Given instruction
Copy each line that contains the word "scene".

Material provided

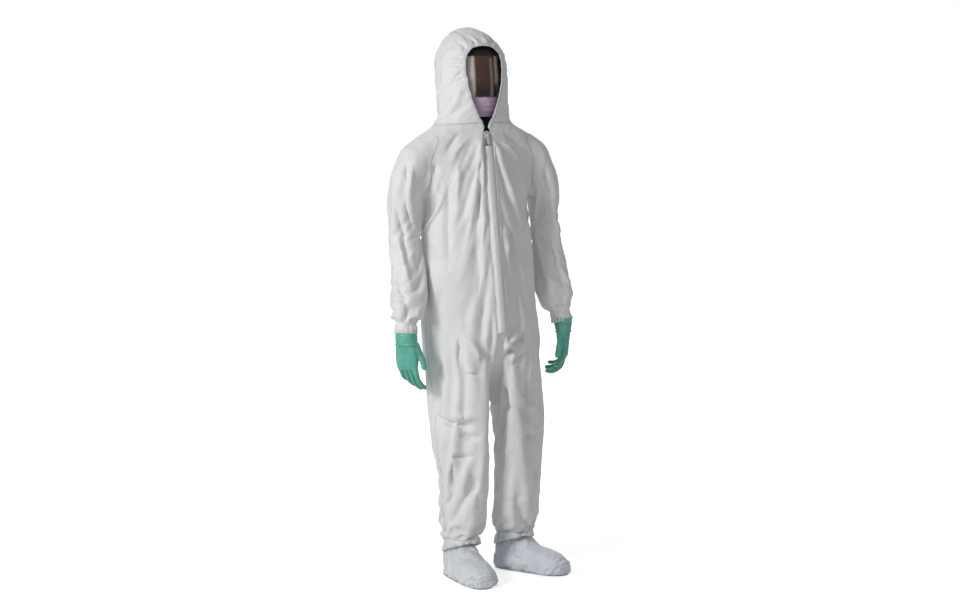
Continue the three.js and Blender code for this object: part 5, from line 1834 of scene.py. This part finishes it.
def camera():
    data = bpy.data.cameras.new("camera")
    data.lens, data.sensor_width = 60.8, 36
    obj = bpy.data.objects.new("camera", data)
    bpy.context.scene.collection.objects.link(obj)
    turn = math.radians(CAMERA_TURN)
    place = (math.sin(turn) * CAMERA_DISTANCE, -math.cos(turn) * CAMERA_DISTANCE, CAMERA_HEIGHT)
    obj.location = framed(place)
    look = (Vector(framed(CAMERA_AIM)) - obj.location).to_track_quat("-Z", "Y").to_matrix()
    obj.rotation_euler = (look @ Matrix.Rotation(math.radians(CAMERA_ROLL), 3, "Z")).to_euler()
    bpy.context.scene.camera = obj


def build():
    suit = suit_material()
    elastic_hem = hem_material("hem_cloth", (0.76, 0.76, 0.77))
    boot_hem = hem_material("boot_hem_cloth", (0.66, 0.70, 0.76))
    metal = speckled("zip_metal", (0.42, 0.43, 0.44), (0.62, 0.63, 0.64), 0.34, 200.0, 0.0001, 1.0)
    coil_plastic = speckled("coil_plastic", (0.60, 0.60, 0.61), (0.72, 0.72, 0.72), 0.42)
    enamel = speckled("zip_enamel", (0.60, 0.60, 0.61), (0.75, 0.75, 0.75), 0.36, 200.0, 0.0001)
    black = speckled("brow_plastic", (0.006, 0.005, 0.005), (0.016, 0.014, 0.013), 0.5)
    foam = speckled("brow_foam_cells", (0.004, 0.004, 0.004), (0.018, 0.018, 0.019), 0.95, 700.0, 0.0008)
    tape_cloth = woven("zip_tape_weave", (0.55, 0.55, 0.56), (0.74, 0.74, 0.74), 0.0011)
    strap = woven("strap_weave", (0.50, 0.50, 0.49), (0.76, 0.76, 0.74), 0.0016)
    adhesive = speckled("adhesive_paper", (0.66, 0.66, 0.60), (0.78, 0.78, 0.72), 0.5)

    cloth = make_coverall()
    normals = normals_of(cloth)
    hems = cloth_hems(cloth, normals)
    band = dress(waist_elastic(cloth), strap)
    place_zip(cloth, tape_cloth, coil_plastic, suit, adhesive)
    place_cloth(split_cloth(cloth, normals), suit)
    place_hems(hems, elastic_hem)
    carry(band, "torso", "waist_elastic")
    place_gear(knit_and_hood_shade_material(), visor_material(), black, mask_material(), metal)
    place_gloves(nitrile_material())
    place_boots(boot_material(), boot_hem, sole_material())
    dress_small_parts(enamel, foam, strap, coil_plastic)


build()
studio()
camera()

Exercise answer
Continue the three.js and Blender code for this object: part 5, from line 1834 of scene.py. This part finishes it.
    bpy.context.scene.collection.objects.link(obj)
    bpy.context.scene.camera = obj